----- EXCERPTED RECORDS -----

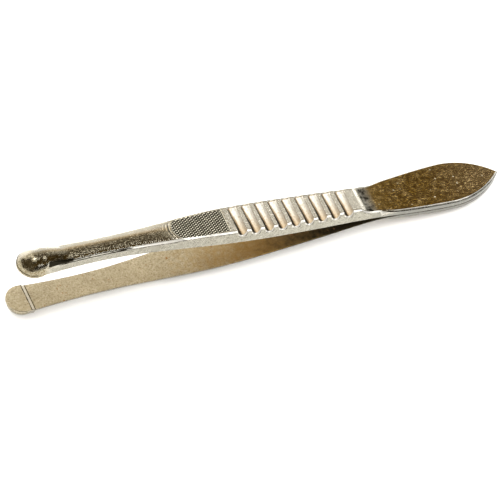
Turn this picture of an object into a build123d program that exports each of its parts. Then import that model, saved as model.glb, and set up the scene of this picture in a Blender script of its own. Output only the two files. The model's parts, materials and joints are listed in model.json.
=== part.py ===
"""Ball-ended tweezers: two forged steel halves that are brazed together at a leaf-shaped tail.

Sizes are in millimetres. Each half is drawn in the tweezers' own symmetric frame: "along" is the
distance from the tips, X is along less half the length, Y is across, and Z is measured from the
mid-plane between the halves. The lower half is the upper half turned over about X. At the end
everything is laid down as the tweezers lie on a table: on the lower grip and the tail's point.
"""

import math
import os

from build123d import *

# Overall
LENGTH = 90.0
DRAFT = math.tan(math.radians(26.5))
LIE_ANGLE = 4.17

# Tail: two leaves with a film of braze between them
BRAZE_FILM = 0.10
BRAZE_INSET = 0.15
LEAF_START = 70.0
LEAF_WIDEST_AT = 80.0
LEAF_HALF_WIDTH = 4.2
LEAF_THICKNESS = 1.16
LEAF_EDGE = 0.33
LEAF_END_RADIUS = 14.0

# Strap: the thin stretch ahead of the leaf, which bends when the arms are squeezed
STRAP_START = 65.7
HINGE_AT = 67.85

# Inner face's height above the braze, and the half-width of the outline, at stations along
INNER_RISE = [
    (0, 4.80), (12, 4.64), (24, 4.14), (36, 3.22), (48, 2.00), (60, 0.83), (66, 0.22), (70, 0), (75, 0),
]
HALF_WIDTH = [
    (3, 2.66), (8, 2.36), (14, 2.18), (20, 2.30), (28, 2.86), (36, 3.44), (44, 3.63),
    (54, 3.50), (65, 3.25), (70, 3.50), (75, 3.90),
]

# Shank: drafted walls under a rounded crown
SHANK_HEIGHT = 1.75
SHANK_WALL = 1.00
SHANK_FLAT = 0.25
SHANK_BULGE = 0.11
STATION_STEP = 2.0

# Grip: a flat top with bevelled edges, which starts where the shank's crown runs out. Ahead of the
# flutes its top is ground to the plane that the tweezers lie on
GRIP_START = 27.0
GRIP_FULL = 31.5
GRIP_HEIGHT = 1.88
GRIP_WALL = 1.57
GRIP_BEVEL = 0.35
GRIP_BULGE = 0.01

# Finger flutes and the scoop behind them
FLUTES = 9
FIRST_FLUTE = 39.9
FLUTE_PITCH = 2.54
FLUTE_RADIUS = 0.88
FLUTE_FLOOR = 1.08
SCOOP_END = 65.4
SCOOP_RADIUS = 4.0
CUTTER_WIDTH = 12.0

# Jaw: a half ball on a disc, with a raised pad on its inner face
BALL_AT = 2.70
BALL_RADIUS = 2.60
BALL_LIFT = 0.03
DISC_RADIUS = 2.70
DISC_HEIGHT = 0.35
PAD_FRONT_HEIGHT = 0.13
PAD_BACK_HEIGHT = 0.34
PAD_END = 3.55
PAD_STEP_END = 4.15


def slope_at(stations, index):
    """Slope of the smooth curve at one of its stations."""
    before = stations[max(index - 1, 0)]
    after = stations[min(index + 1, len(stations) - 1)]
    return (after[1] - before[1]) / (after[0] - before[0])


def value_at(stations, along):
    """Value of the smooth curve through the stations at a place along it."""
    index = 0
    while index < len(stations) - 2 and along > stations[index + 1][0]:
        index += 1
    start, start_value = stations[index]
    end, end_value = stations[index + 1]
    span = end - start
    t = (along - start) / span
    start_pull = slope_at(stations, index) * span * t * (1 - t) ** 2
    end_pull = slope_at(stations, index + 1) * span * t * t * (1 - t)
    ease = t * t * (3 - 2 * t)
    return start_value * (1 - ease) + end_value * ease + start_pull - end_pull


def inner_height(along):
    """Height of the upper half's inner face above the mid-plane."""
    return BRAZE_FILM / 2 + value_at(INNER_RISE, along)


def station(along, height=0.0):
    """Point on the centre line, at a height above the upper half's inner face."""
    return Vector(along - LENGTH / 2, 0, inner_height(along) + height)


def ease_between(start, end, along):
    """0 before start, 1 after end, and a smooth change between them."""
    t = min(max((along - start) / (end - start), 0), 1)
    return t * t * (3 - 2 * t)


def shoulder_arc(outer, inner, bulge):
    """Arc between two points, pushed outwards by a share of its chord."""
    chord = inner - outer
    middle = outer + chord * 0.5
    return ThreePointArc(outer, middle + Vector(chord.Y, -chord.X) * bulge, inner)


def section(along, height, wall, flat, bulge):
    """Cross-section: flat inner face, drafted walls, rounded or bevelled shoulders, flat top."""
    base = value_at(HALF_WIDTH, along)
    shoulder = base - wall * DRAFT
    right_arc = shoulder_arc(Vector(shoulder, wall), Vector(flat, height), bulge)
    outline = [
        Line((-base, 0), (base, 0)),
        Line((base, 0), (shoulder, wall)),
        right_arc,
        Line((flat, height), (-flat, height)),
        mirror(right_arc, Plane.YZ),
        Line((-shoulder, wall), (-base, 0)),
    ]
    plane = Plane(origin=station(along), x_dir=(0, 1, 0), z_dir=(1, 0, 0))
    return plane * make_face(outline)


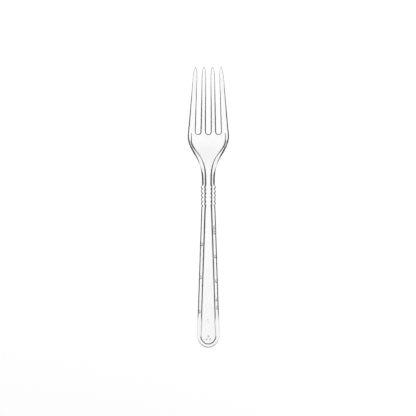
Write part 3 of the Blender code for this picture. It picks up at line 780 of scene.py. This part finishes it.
# The room is dim. In the fork's polish it shows a white ceiling, which ends behind the neck, where
# the bowl's slope mirrors the dark wall, and two grey screens that shade the outer tines.
world = bpy.data.worlds.new("room")
bpy.context.scene.world = world
world.use_nodes = True
tree = world.node_tree
room_light = tree.nodes["Background"]
room_light.inputs["Color"].default_value = (1.0, 1.0, 1.0, 1.0)
toward = tree.nodes.new("ShaderNodeTexCoord")
parts = tree.nodes.new("ShaderNodeSeparateXYZ")
tree.links.new(toward.outputs["Generated"], parts.inputs["Vector"])
ceiling = add_node(tree, "MapRange", From_Min=0.72, From_Max=0.64)
tree.links.new(parts.outputs["Y"], ceiling.inputs["Value"])
folded = tree.nodes.new("ShaderNodeCombineXYZ")
tree.links.new(add_math(tree, "ABSOLUTE", parts.outputs["X"], 0.0), folded.inputs["X"])
tree.links.new(parts.outputs["Y"], folded.inputs["Y"])
apart = tree.nodes.new("ShaderNodeVectorMath")
apart.operation = "DISTANCE"
apart.inputs[1].default_value = (0.34, -0.50, 0.0)
tree.links.new(folded.outputs["Vector"], apart.inputs[0])
screen = add_node(tree, "MapRange", From_Min=0.08, From_Max=0.20)
tree.links.new(apart.outputs["Value"], screen.inputs["Value"])
lit = add_math(tree, "MULTIPLY", ceiling.outputs["Result"], screen.outputs["Result"])
path = tree.nodes.new("ShaderNodeLightPath")
mirrored = add_math(
    tree, "SUBTRACT", path.outputs["Is Glossy Ray"], path.outputs["Is Transmission Ray"], True)
shown = add_math(
    tree, "MAXIMUM", add_math(tree, "MULTIPLY", lit, mirrored), path.outputs["Is Camera Ray"])
wall_light = 0.05
strength = add_math(tree, "MAXIMUM", shown, wall_light)
tree.links.new(strength, room_light.inputs["Strength"])

# The camera hangs high above the fork and looks straight down through a long lens.
camera_data = bpy.data.cameras.new("camera")
camera_height = 1.30
frame_width = 0.2671  # seen across the picture
frame_height = 0.006  # at this height above the table, midway up the fork
camera_data.sensor_width = 36.0
camera_data.lens = 36.0 * (camera_height - frame_height) / frame_width
camera_data.clip_end = 20.0
camera = bpy.data.objects.new("camera", camera_data)
camera.location = (-0.00022, -0.00019, camera_height)
bpy.context.scene.collection.objects.link(camera)
bpy.context.scene.camera = camera
bpy.context.scene.view_settings.view_transform = "Standard"
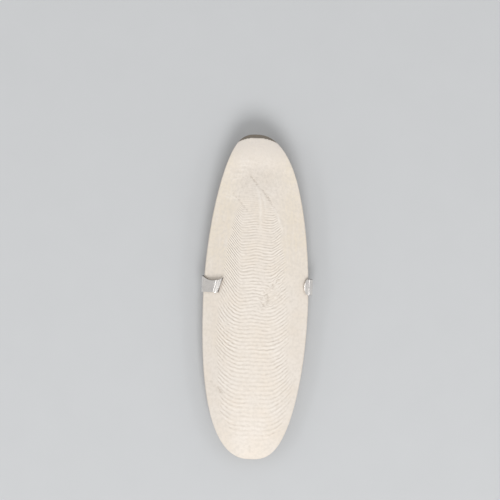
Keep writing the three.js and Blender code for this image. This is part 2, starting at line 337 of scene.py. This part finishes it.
GROOVES = [  # each a bent line in mm, with its width and depth
    ([(0.9, 54.9), (3.2, 52.2), (5.0, 49.6), (7.2, 46.0)], 0.42, 0.34),
    ([(-5.0, 61.4), (-3.4, 59.9), (-1.7, 58.0), (-0.3, 56.0)], 0.42, 0.3),
    ([(-12.8, 52.4), (-8.9, 47.9), (-4.9, 43.2)], 0.38, 0.24),
    ([(8.0, 9.6), (8.3, 7.6), (8.1, 5.8)], 0.4, 0.22),
    ([(5.6, 3.6), (6.0, 1.0), (5.5, -2.0)], 0.45, 0.34),
    ([(4.4, -1.0), (3.7, -2.4), (3.4, -4.2)], 0.42, 0.3),
    ([(11.6, 3.4), (12.0, 2.2), (11.4, 1.0)], 0.4, 0.12),
    ([(-17.4, -43.3), (-16.4, -44.6), (-15.3, -45.8)], 0.85, 0.32),
    ([(-0.5, -71.4), (-0.3, -73.2), (-0.2, -75.0)], 0.45, 0.14),
]
RIDGES = [
    ([(-1.4, 56.2), (0.6, 52.6), (0.9, 46.5), (1.0, 42.0), (1.4, 33.0)], 0.6, 0.13),
    ([(2.0, 51.4), (3.0, 48.4), (3.6, 44.6)], 0.4, 0.12),
    ([(6.8, 46.4), (9.6, 42.4), (11.2, 38.2), (12.4, 33.6)], 0.45, 0.12),
    ([(4.4, 53.4), (7.0, 52.0)], 0.4, 0.1),
    ([(-17.2, 52.4), (-13.1, 50.9), (-9.6, 48.8)], 0.35, 0.09),
    ([(-17.5, 50.9), (-13.0, 49.4)], 0.35, 0.09),
    ([(-9.6, 68.3), (-5.6, 68.5)], 0.4, 0.1),
    ([(-10.2, 66.2), (-5.6, 66.4)], 0.4, 0.1),
    ([(-11.6, 64.0), (-6.6, 64.4)], 0.4, 0.1),
    ([(-12.2, 61.6), (-7.2, 62.2)], 0.4, 0.1),
    ([(-13.8, 59.2), (-9.4, 59.8)], 0.4, 0.1),
]
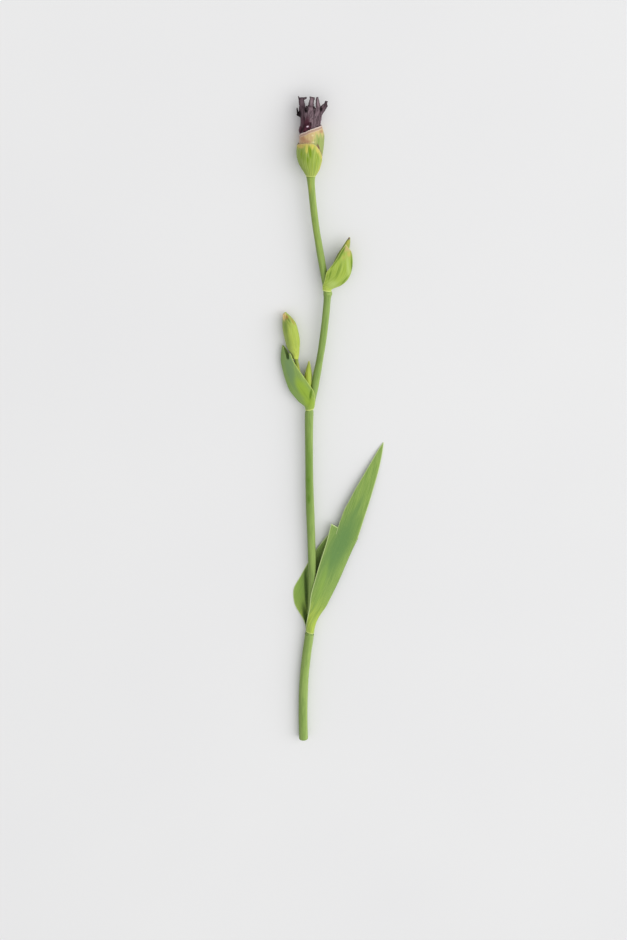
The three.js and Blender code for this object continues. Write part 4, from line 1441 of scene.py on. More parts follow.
@dataclass
class UpperShoot:
    """The upper side shoot: a boat-shaped bract with a pointed bud inside it.

    Attributes:
        stem: The stem that it grows from.
        keel: Keel of the bract: x, y, z.
        front: Margin of the bract's upper wing: x, y, z.
        back: Margin of the bract's lower wing: x, y, z.
        bud: The bud: x, y, z, half width, half depth.
        bud_ridge: Height of the bud's soft ridges.
        bud_ridges: How many there are.
        bract_marks: Darker, warmer and paler places on the bract.
        bud_marks: The same on the bud.
    """

    stem: Stem
    keel: Rows = field(
        default_factory=lambda: [
            (19, 565, 11), (26, 569.7, 11), (33, 574.8, 11), (37.8, 581.3, 10.9), (40.3, 589.5, 10.7),
            (41, 597, 10.5), (40.6, 603.5, 10.3), (39.8, 607.3, 10.2), (38.8, 610, 10.2),
        ]
    )
    front: Rows = field(
        default_factory=lambda: [
            (9.2, 567, 12.5), (10.4, 573.5, 15.7), (12.2, 581, 16.8), (13.4, 587.5, 17.8),
            (16.2, 592, 18.2), (20.7, 597.6, 18), (24.9, 603.6, 17.2), (28.9, 610.6, 15.9),
            (33.9, 618.2, 14.9),
        ]
    )
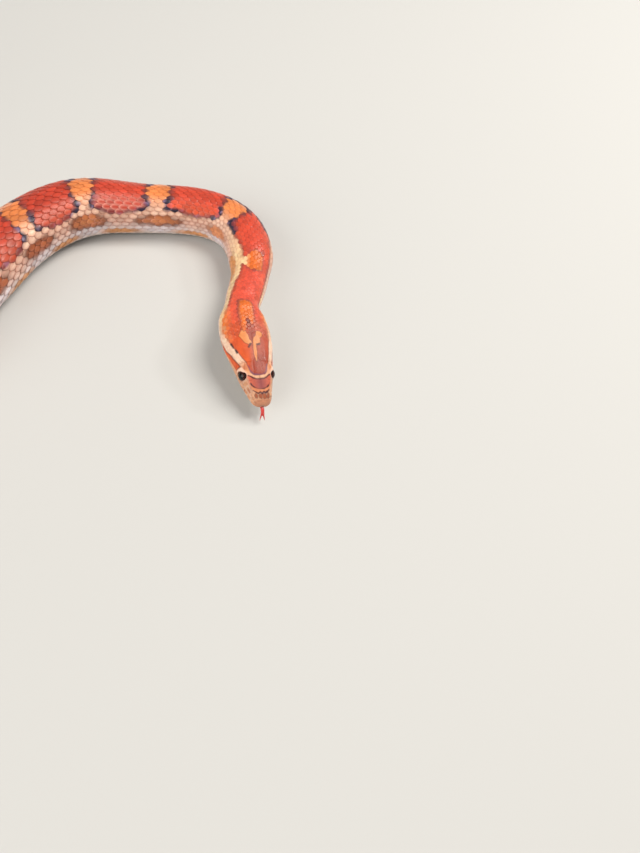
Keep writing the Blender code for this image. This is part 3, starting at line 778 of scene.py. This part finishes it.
NAPE_COUNT = 8
EDGES = np.concatenate([
    HEAD_LENGTH - NAPE_SPACING * np.arange(NAPE_COUNT, 0, -1),
    scute_edges(HEAD_LENGTH, VENT, VENTRALS, 1.0)[:-1],
    scute_edges(VENT, TAIL_TIP, SUBCAUDALS, 0.2),
])


def plate_spacing(s):
    """The length of one belly plate along the body."""
    middles = (EDGES[1:] + EDGES[:-1]) / 2
    return np.interp(s, middles, np.diff(EDGES))


# The small scales are shorter than the belly plates on the nape and neck
SCALE_SHARE = ((20, 0.70), (31, 0.72), (50, 0.84), (80, 1.0), (TAIL_TIP, 1.0))


def spacing_at(s):
    """The length of one small scale's turn along the body."""
    return plate_spacing(s) * smooth(SCALE_SHARE, s)


SINK = 0.045


def skin_lift(s, x):
    """Relief on the head, and the skin drawn in under the scales behind it."""
    covered = edge_of(s - smooth(SCALES_FROM, np.abs(x)) - 0.6, 1.2)
    lift = -SINK * spacing_at(s) * covered
    head = s < 30
    if head.any():
        up = height_of(s[head], x[head])
        lift[head] += head_relief(s[head], x[head], up)
    return lift


def build_mesh(name, points, faces, colours=None):
    """A smooth mesh object in the part's frame, with its colours on the points."""
    mesh = bpy.data.meshes.new(name)
    mesh.from_pydata(points, [], faces)
    mesh.shade_smooth()
    if colours is not None:
        layer = mesh.color_attributes.new("marks", "FLOAT_COLOR", "POINT")
        values = np.ones((len(points), 4), np.float32)
        values[:, :3] = np.clip(colours, 0, 1)
        layer.data.foreach_set("color", values.ravel())
    thing = bpy.data.objects.new(name, mesh)
    bpy.context.scene.collection.objects.link(thing)
    return thing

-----

▶ **PROBLEM DETAILS**: Only the lines from the one with "Keep writing the Blender" up to the one with "SINK = 0.045" should be repeated, both included, exactly as they appear.

▶ **CORRECT RESULT**:
Keep writing the Blender code for this image. This is part 3, starting at line 778 of scene.py. This part finishes it.
NAPE_COUNT = 8
EDGES = np.concatenate([
    HEAD_LENGTH - NAPE_SPACING * np.arange(NAPE_COUNT, 0, -1),
    scute_edges(HEAD_LENGTH, VENT, VENTRALS, 1.0)[:-1],
    scute_edges(VENT, TAIL_TIP, SUBCAUDALS, 0.2),
])


def plate_spacing(s):
    """The length of one belly plate along the body."""
    middles = (EDGES[1:] + EDGES[:-1]) / 2
    return np.interp(s, middles, np.diff(EDGES))


# The small scales are shorter than the belly plates on the nape and neck
SCALE_SHARE = ((20, 0.70), (31, 0.72), (50, 0.84), (80, 1.0), (TAIL_TIP, 1.0))


def spacing_at(s):
    """The length of one small scale's turn along the body."""
    return plate_spacing(s) * smooth(SCALE_SHARE, s)


SINK = 0.045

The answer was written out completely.